If you’re early in a commission career and you’re already running on motivation and intensity — build the floor now, while it’s cheap. See what that looks like, or read the consistency lessons from ten years on the floor.

Frequently Asked Questions

Is commission sales a good career to start in your 20s?
It can be one of the best — high income ceiling, fast feedback, skills that transfer everywhere — but only if you treat it as a long game. Reps who chase the next big month and skip recovery and structure tend to burn out within a few years. Reps who build a durable operating system early can do it sustainably for decades.
What's the biggest mistake new commission sales reps make?

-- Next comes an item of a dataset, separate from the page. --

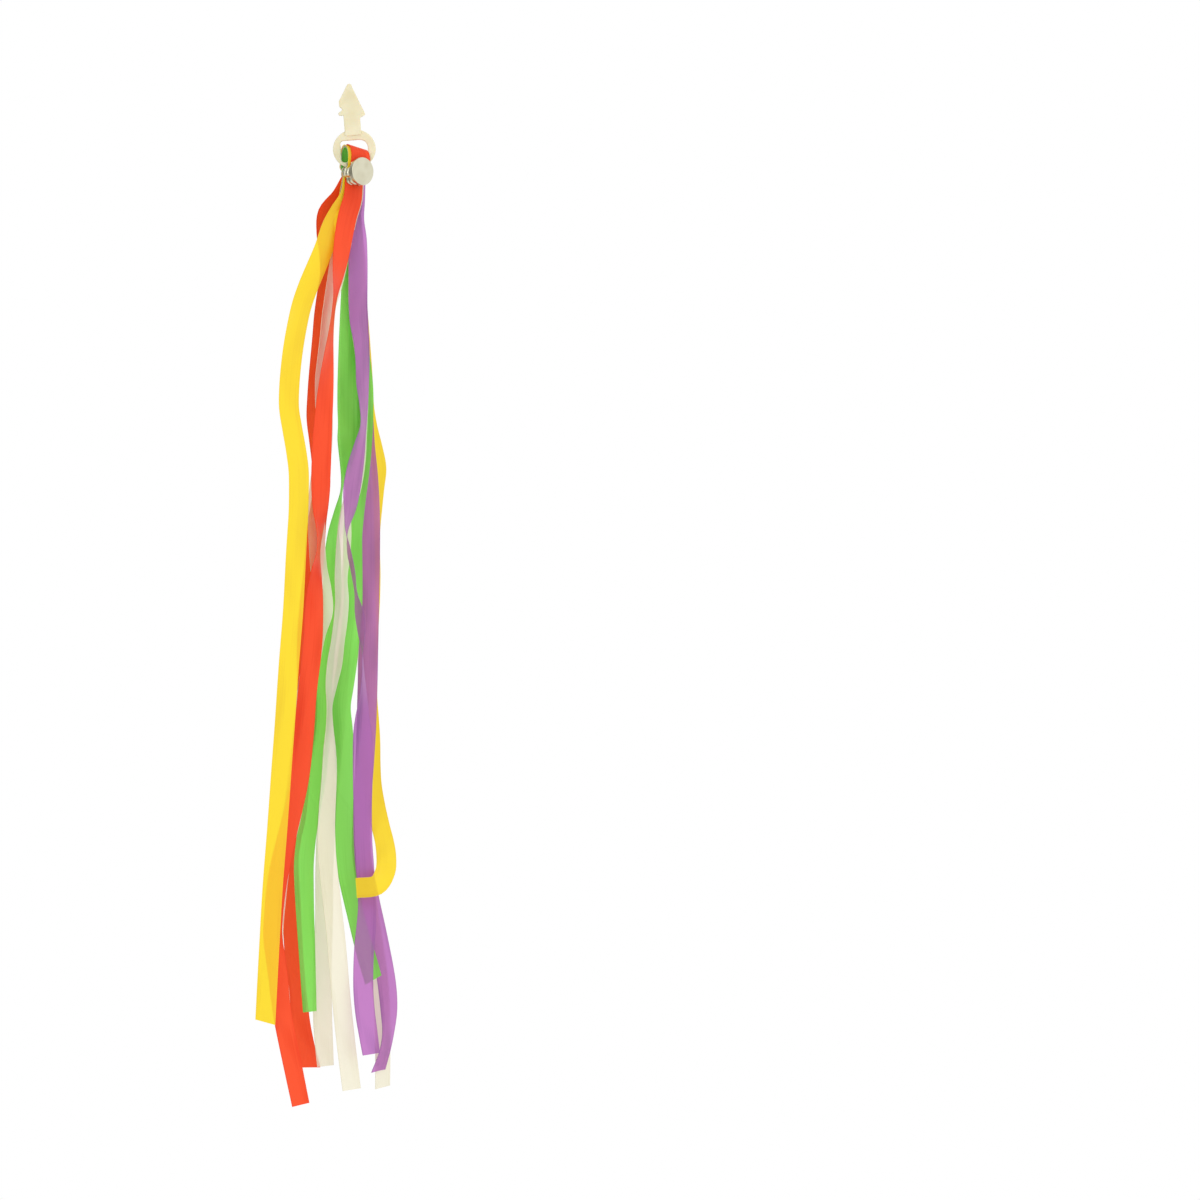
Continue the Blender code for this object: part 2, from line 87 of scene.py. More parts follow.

Running on motivation instead of structure. New reps think the job is about getting fired up and going hard. The reps who last build a day that produces a steady number whether they feel like it or not — protected blocks, recovery, a hard stop. Motivation is unreliable; structure isn't. Learn that early and you skip years of volatility.
How long does it take to make good money in commission sales?
If you build real structure, a strong consistent month — call it $25K — is realistic inside the first year or two for most people in a decent comp plan. Without structure, reps can spend years bouncing between great months and bad ones, never holding a number. The timeline is less about talent than about how fast you stop running on mood.
Should you change companies often in commission sales or stay put?
Stay put longer than you think you should. Most reps who job-hop are chasing a fix for a problem that lives in how they run their day, not in the comp plan — so they rebuild the same plateau somewhere new. Switch for a genuinely better opportunity, not to escape a plateau you brought with you.
What's the most underrated skill in commission sales?
Recovery — the ability to take thirty rejections, a lost deal, and a bad week without your output collapsing. Reps obsess over the pitch and ignore the part where they have to do this two hundred days a year without burning out. The ones who last aren't the most charismatic; they're the most durable.